Automatic failover in SQL Server Always On Availability Groups
This type of failover automatically occurs in the case of the primary replica goes down.
- For an automatic failover, both primary and secondary replica (minimum one secondary) must be configured with the Synchronous commit and Automatic failover
- Both replicas should be synchronized
To verify your AG’s support automatic failover, right-click on the availability group and open its properties. It shows the highlighted configuration.
- Availability Mode: Synchronous commit
- Failover Mode: Automatic
Let’s see automatic failover in action. To initiate an automatic failover, I rebooted my primary replica intentionally. Before shutting down the primary replica, verify that your AG databases in synchronized. It also does not show any data loss on the dashboard.
- Note: Do not perform these steps in a production environment for testing purposes
- The current primary replica is SQLNode2\INST1
- Secondary replica: SQLNode1\INST1
Reboot the SQLNode2 and launch the dashboard from the new primary replica SQLNode1\INST1. We can see a new primary replica SQLNode1\INST1. The AG dashboard is in a critical state because the old primary is not up yet, and status is Not Synchronizing.
Once the server comes up (SQLNode2\INST1), and it captures the transaction logs, the status changes to Synchronized.
To investigate the background work done by SQL Server, view the error logs on the new primary replica. I highlight the useful messages for your reference.
It terminates the availability group connection with the primary database on SQLNode2\INST1
The secondary replica database changes roles from the Secondary to Resolving
It logs an entry in the error logs for the hardened LSN and Commits LSN
The secondary replica (SQLNode1\INST1) prepares to transition the role to the primary
The AG group status changes from the Resolving_Normal to Primary_Pending
It starts listening to the SQL listener
The local availability replica status changes from the Primary_Pending to Primary_Normal
Now, the availability group database role changes from Resolving to Primary
Our databases were in Synchronized mode. It performs the database recovery and notifies if any transactions rolled back is required
The old primary replica comes online. It detects that another replica is now the owner of the availability group. It establishes a connection with the new primary replica SQLNode2\INST1. It catches all pending transaction records from the current primary replica and comes in the Synchronized state. We can failback resources now once the status changes to Synchronized
Planned Manual failover in SQL Server Always On Availability Groups
The database administrator initiates a planned failover, and it causes the synchronized secondary replica to take over the role as the primary replica. For a manual failover, your AG databases should be synchronized to confirm that your secondary database copy is similar to the current primary database.
Suppose you have multiple availability groups in your SQL instance. Due to some specific requirement, you want to failover a specific availability group databases. If you stop SQL Services on the primary replica, it fails all synchronized availability group. In this case, the planned manual failover works. You can failover a specific availability group however point to note that it fails over all databases in that availability group. We cannot failover a specific database from the availability group.

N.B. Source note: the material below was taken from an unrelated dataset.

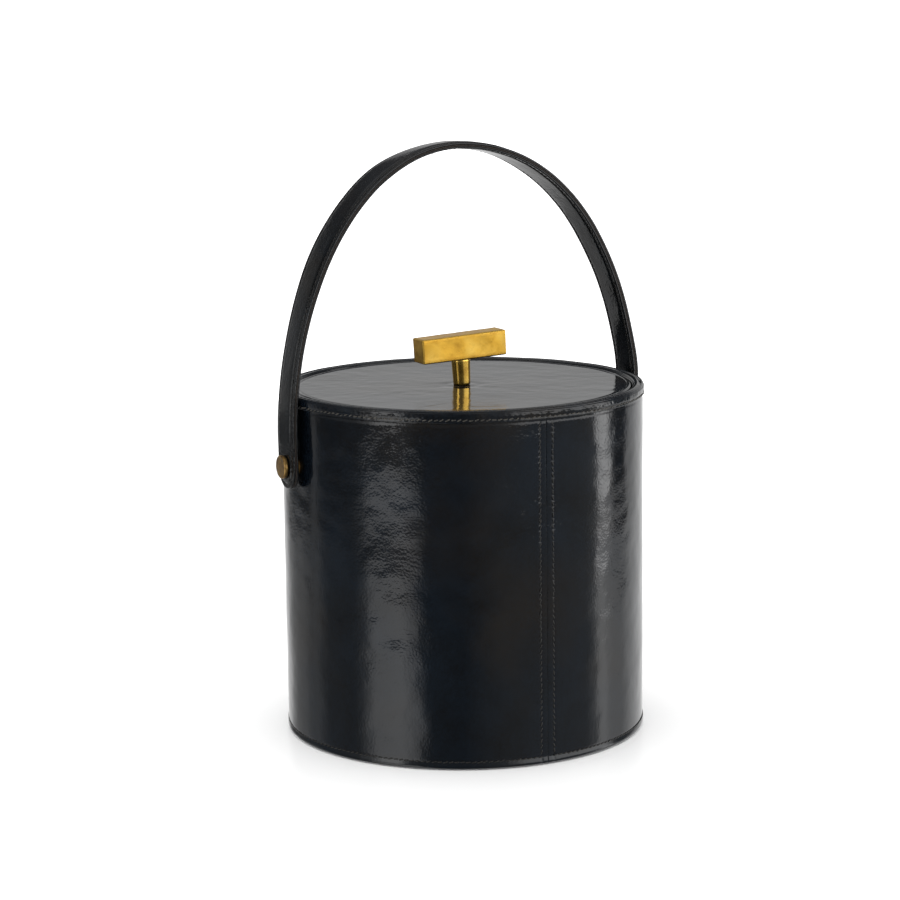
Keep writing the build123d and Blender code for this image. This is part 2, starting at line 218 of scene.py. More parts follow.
# ------------------------------------------------------------ materials
def new_material(name):
    m = bpy.data.materials.new(name)
    m.use_nodes = True
    nt = m.node_tree
    nt.nodes.clear()
    out = nt.nodes.new("ShaderNodeOutputMaterial")
    bsdf = nt.nodes.new("ShaderNodeBsdfPrincipled")
    nt.links.new(bsdf.outputs[0], out.inputs[0])
    coord = nt.nodes.new("ShaderNodeTexCoord")
    return m, nt, bsdf, coord.outputs["Object"]


def mapping(nt, vec, scale=(1, 1, 1), rot=(0, 0, 0), loc=(0, 0, 0)):
    n = nt.nodes.new("ShaderNodeMapping")
    n.inputs["Scale"].default_value = scale
    n.inputs["Rotation"].default_value = rot
    n.inputs["Location"].default_value = loc
    nt.links.new(vec, n.inputs["Vector"])
    return n.outputs[0]


def noise(nt, vec, scale, detail=3.0, rough=0.55, distortion=0.0, dims="3D"):
    n = nt.nodes.new("ShaderNodeTexNoise")
    n.noise_dimensions = dims
    n.inputs["Scale"].default_value = scale
    n.inputs["Detail"].default_value = detail
    n.inputs["Roughness"].default_value = rough
    n.inputs["Distortion"].default_value = distortion
    nt.links.new(vec, n.inputs["Vector"])
    return n.outputs["Fac"]


def voronoi(nt, vec, scale, feature="F1", smooth=None, randomness=1.0):
    n = nt.nodes.new("ShaderNodeTexVoronoi")
    n.feature = feature
    n.inputs["Scale"].default_value = scale
    n.inputs["Randomness"].default_value = randomness
    if smooth is not None and "Smoothness" in n.inputs:
        n.inputs["Smoothness"].default_value = smooth
    nt.links.new(vec, n.inputs["Vector"])
    return n.outputs["Distance"]


def ramp(nt, fac, stops, interp="LINEAR"):
    n = nt.nodes.new("ShaderNodeValToRGB")
    n.color_ramp.interpolation = interp
    el = n.color_ramp.elements
    while len(el) > 1:
        el.remove(el[-1])
    el[0].position, el[0].color = stops[0][0], tuple(stops[0][1]) + (1,)
    for pos, col in stops[1:]:
        e = el.new(pos)
        e.color = tuple(col) + (1,)
    nt.links.new(fac, n.inputs["Fac"])
    return n.outputs["Color"]


def mix_rgb(nt, fac, a, b, mode="MIX"):
    n = nt.nodes.new("ShaderNodeMix")
    n.data_type = "RGBA"
    n.blend_type = mode
    fac_in, a_in, b_in = n.inputs[0], n.inputs[6], n.inputs[7]
    for sock, val in ((fac_in, fac), (a_in, a), (b_in, b)):
        if isinstance(val, (int, float)):
            sock.default_value = val
        elif isinstance(val, tuple):
            sock.default_value = val + (1,)
        else:
            nt.links.new(val, sock)
    return n.outputs[2]


def math_node(nt, op, a, b=None, c=None, clamp=False):
    n = nt.nodes.new("ShaderNodeMath")
    n.operation = op
    n.use_clamp = clamp
    for i, val in enumerate((a, b, c)):
        if val is None:
            continue
        if isinstance(val, (int, float)):
            n.inputs[i].default_value = val
        else:
            nt.links.new(val, n.inputs[i])
    return n.outputs[0]


def remap(nt, v, f0, f1, t0, t1):
    n = nt.nodes.new("ShaderNodeMapRange")
    n.clamp = True
    for i, val in enumerate((f0, f1, t0, t1)):
        n.inputs[i + 1].default_value = val
    nt.links.new(v, n.inputs[0])
    return n.outputs[0]


def bump(nt, height, distance, strength=1.0, normal=None):
    n = nt.nodes.new("ShaderNodeBump")
    n.inputs["Strength"].default_value = strength
    n.inputs["Distance"].default_value = distance
    nt.links.new(height, n.inputs["Height"])
    if normal is not None:
        nt.links.new(normal, n.inputs["Normal"])
    return n.outputs["Normal"]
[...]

You can use both automatic and manual failover in the synchronized data mode. In the case of multiple replicas, we might set a secondary replica for manual failover, as shown below.
We can initiate a manual failover from both SSMS GUI wizard and T-SQL. Right-click on the availability group to failover from the primary instance and go to failover.
Go through the failover wizard and perform an AG failover.
Alternatively, you can run the Alter Availability Group command to initiate a failover from the primary to the secondary replica.
ALTER AVAILABILITY GROUP [SQLShackDemoAG] FAILOVER;
Failover modes in an Asynchronous Commit Mode
We cannot have automatic or planned manual failover in an asynchronous commit mode. In a forced failover, we can failover to a secondary replica, especially in a disaster recovery scenario.
In an asynchronous commit, the secondary replica might fall behind with the primary database. Therefore, if failover, it causes data loss depending upon the sync lag. You should do force AG failover only if you need to restore database availability and you can afford to lose some data.
For a forced failover, your availability database should be in the Asynchronous commit mode. It only supports a manual failover. If your AG database is in synchronous mode, but these databases are not synchronized, it only can have a forced failover.
You can initiate a forced failover from the secondary replica. Before failover, you can measure the latency between primary and secondary replica using the Measuring Availability Group synchronization lag.
Connect to the secondary replica of SQL Server Always On Availability Group in SSMS and start a failover process. In the following screenshot, it shows a possible data loss warning if we perform a failover.
Click on the warning, and you get the message that databases are not in a Synchronized state. It could result in the data loss for any transactions that did not reach to the secondary instance before failover.
Confirm to perform a failover with the potential data loss.
Validate the failover configurations. In the failover actions, you get a message that this replica is not a failover ready.
It performs manual force failover. In the below AG dashboard, the primary replica is SQLNode2\INST1. AG dashboard is not healthy.
In the force failover, SQL Server starts a new recovery fork. Both the old primary and secondary database has different restore forks. Therefore, if we do a force failover, SQL Server suspends data movement to all secondary replicas. It is for you to verify the data loss and take a decision to suspend or resume the data movement.
In the availability database, resume data movement in the primary and secondary replicas, as shown below.
It synchronizes the AG with the new primary replica after the force failover.
Note: The secondary database can track a maximum of two recovery forks. In the case of multiple forced failovers, you might see data synchronization issues even if you resume it. In this case, remove the secondary database and rejoin after restoring the latest backups.
In this article, we explored a different kind of failover in SQL Server Always On Availability Groups. You should analyze your requirement and configure the AG to support automatic or manual failover.